Wherever the word "json" appears in a line, extract that line.

————————

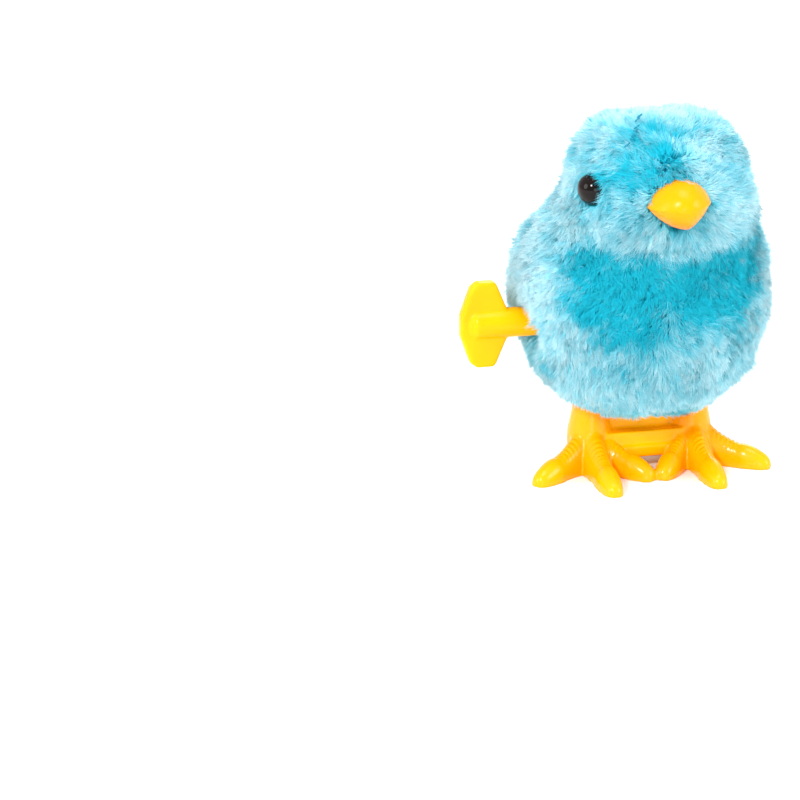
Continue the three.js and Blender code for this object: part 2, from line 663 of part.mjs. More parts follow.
function stuffing() {
  const fill = loft(innerRings(CLEAR));
  const flangeTop = CASE.bottom + FLANGE.thickness;
  const below = box(-40, 40, -40, 40, 0, flangeTop + CLEAR);
  const motor = plateX(caseShape(-0.4), -CASE.halfX - 0.4, CASE.halfX + 1.2);
  const keyHole = bar(KEY.stem + 0.6, -35, -10, ARBOR, 24);
  const beakRoom = turnedOn(beakFrame(), [[-5.6, 4.3], [3, 4.3]], 20);
  const eyeRoom = (spot) => turnedOn(eyeFrame(spot), [[-6, 3.9], [2, 3.9]], 20);
  const eyeRooms = Object.values(EYE_SPOTS).map(eyeRoom);
  return cut(fill, below, motor, keyHole, beakRoom, ...eyeRooms);
}

// ---- Assembly ----

function material(name) {
  const [color, roughness, metalness] = COLOURS[name];
  return new THREE.MeshStandardMaterial({ color, roughness, metalness });
}

const chick = new THREE.Group();
chick.position.copy(FRAME_SHIFT);

function addPiece(name, shape, look) {
  const mesh = new THREE.Mesh(geometryOf(shape), material(look));
  mesh.name = name;
  chick.add(mesh);
}

addPiece('plush_cover', plushCover(), 'plush');
addPiece('stuffing', stuffing(), 'stuffing');
for (const [name, spot] of Object.entries(EYE_SPOTS)) {
  addPiece(`eye_${name}`, eye(spot), 'eye');
  addPiece(`eye_washer_${name}`, eyeWasher(spot), 'washer');
}
addPiece('beak', beak(), 'beak');
addPiece('beak_washer', beakWasher(), 'washer');
addPiece('gearbox_right', gearboxRight(), 'feet');
addPiece('gearbox_left', gearboxLeft(), 'feet');
SCREW_SPOTS.forEach((spot, i) => addPiece(`gearbox_screw_${i + 1}`, gearboxScrew(spot), 'steel'));
addPiece('winding_key', windingKey(), 'key');
addPiece('winding_arbor', windingArbor(), 'steel');
addPiece('mainspring', mainspring(), 'spring');
addPiece('drive_gear', driveGear(), 'gear');
addPiece('first_gear', firstGear(), 'gear');
addPiece('second_gear', secondGear(), 'gear');
addPiece('crank_gear', crankGear(), 'gear');
addPiece('first_axle', bar(AXLE_RADIUS, -12.4, 12.4, FIRST, 12), 'steel');
addPiece('second_axle', bar(AXLE_RADIUS, STEP_PLANE[0] - 1.2, 12.4, SECOND, 12), 'steel');
addPiece('crank_axle', bar(AXLE_RADIUS, 3.1, 12.4, CRANK, 12), 'steel');
addPiece('feet', feet(), 'feet');
addPiece('feet_pivot_pin', bar(PIVOT_RADIUS, -CASE.halfX + 0.2, CASE.halfX - 0.2, PIVOT, 16), 'steel');

export default chick;
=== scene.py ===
"""Wind-up hopping chick: plush fur and moulded plastic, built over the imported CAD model.

The sculpture is written in millimetres around ORIGIN, the spot on the ground under the chick's middle.
The chick looks along -Y, its left side is +X and its winding key sticks out towards -X.
"""

import json
import math

import bmesh
import bpy
import numpy as np
from mathutils import Matrix, Vector, noise
from mathutils.kdtree import KDTree


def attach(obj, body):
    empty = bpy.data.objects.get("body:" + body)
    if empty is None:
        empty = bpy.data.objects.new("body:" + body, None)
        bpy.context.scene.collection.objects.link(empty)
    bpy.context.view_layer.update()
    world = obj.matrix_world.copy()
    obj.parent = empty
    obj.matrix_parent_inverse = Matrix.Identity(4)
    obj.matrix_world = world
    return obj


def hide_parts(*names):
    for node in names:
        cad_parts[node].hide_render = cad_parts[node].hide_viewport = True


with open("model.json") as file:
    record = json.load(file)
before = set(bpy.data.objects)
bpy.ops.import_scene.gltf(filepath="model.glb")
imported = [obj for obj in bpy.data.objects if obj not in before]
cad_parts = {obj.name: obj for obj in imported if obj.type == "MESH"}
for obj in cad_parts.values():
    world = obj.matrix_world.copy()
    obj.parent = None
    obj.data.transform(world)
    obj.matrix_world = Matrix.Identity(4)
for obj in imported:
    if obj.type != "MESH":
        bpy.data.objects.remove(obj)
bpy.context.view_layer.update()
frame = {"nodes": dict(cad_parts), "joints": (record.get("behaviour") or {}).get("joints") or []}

# ---- Driving dimensions, in millimetres unless a comment says otherwise ----

MM = 0.001
JOINT_AT = {joint["name"]: Vector(joint["pos_m"]) for joint in frame["joints"]}
KEY_Y, KEY_Z = 2.6, 29.8  # the key's axis
ORIGIN = Vector((JOINT_AT["key_turn"].x, JOINT_AT["key_turn"].y - KEY_Y * MM, 0))

# Outline of the pile: height, half width, front and back.
BODY_LEVELS = [
    (13.2, 14.7, -12.8, 12.8),
    (14.8, 16.0, -14.8, 15.8),
    (18.2, 19.2, -18.0, 20.8),
    (22.6, 22.8, -20.8, 24.4),
    (27.8, 25.2, -22.2, 26.6),
    (33.4, 26.3, -22.8, 27.4),
    (39.0, 26.4, -22.2, 26.8),
    (44.0, 25.4, -21.2, 25.2),
    (48.6, 23.6, -21.4, 21.6),
    (52.6, 21.6, -23.4, 16.6),
    (57.0, 20.0, -25.2, 12.2),
    (62.0, 18.8, -25.8, 9.6),
    (67.0, 17.2, -24.4, 7.6),
    (71.2, 14.2, -21.0, 4.2),
    (73.8, 9.4, -16.6, -0.8),
    (74.9, 3.2, -11.2, -6.4),
]
SQUARENESS = 2.25  # of the outline seen from above; 2 is an ellipse
LEAN_LOW, LEAN_HIGH = 0.6, 0.7  # sideways set of the sleeve, low down and at the eyes
LEAN_FROM, LEAN_TO = KEY_Z, 61.0  # heights between which it goes from one to the other
SKIN_RINGS, SKIN_SIDES = 52, 84
PILE_DEPTH = 3.7  # from the backing cloth to the mean height of the pile
HEM_PILE = 0.9  # the same at the hem
HEM_TOP = 24.0  # the pile thins out below this height
OPENING = (14.2, 11.9, -0.4)  # half width, half depth and y of the hole in the underside
HEM_INSIDE = (14.4, 17.9)  # heights between which the hem is turned in
KEY_DENT = 3.6  # how far the cloth is drawn in round the key
DENT_CENTRE = (KEY_Y - 3.4, KEY_Z + 0.3)  # y and z, a little in front of the key
DENT_FLAT, DENT_RADIUS = 2.0, 8.5
KEY_ENTRY = -22.0  # x at which the key passes through the cloth
WAD_INSET, WAD_LUMPS = 0.55, 0.4  # how far the fibre wad lies inside its CAD solid, and its relief

# Cloth simulation.
CLOTH_SCALE = 10.0  # the cloth is simulated this much larger, where its solver behaves best
CLOTH_PRESSURE = 4
CLOTH_FRAMES = 20
CLOTH_MOVE = 1.2  # furthest that a point of the cloth may move
HELD_RINGS = 6  # rings of the hem that are glued down
HELD_RADIUS = 6.5  # round each eye, the beak and the key

# Eyes and beak.
EYE_SPOTS = {"right": (-15.2, -15.3, 61.0), "left": (14.4, -10.0, 61.0)}
EYE_RADIUS = 3.2
EYE_DOME = 2.95  # height of the bead
EYE_CENTRE = Vector((0, -6.5, 59.0))  # the beads face away from this point
BEAK = Vector((LEAN_HIGH - 0.5, -22.6, 58.9))
BEAK_HALF_WIDTH, BEAK_HALF_HEIGHT = 6.3, 4.7
BEAK_LENGTH = 7.4
BEAK_ROLL = 0.06  # rise of the mouth towards the chick's left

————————

REPLY
import json
with open("model.json") as file:
    record = json.load(file)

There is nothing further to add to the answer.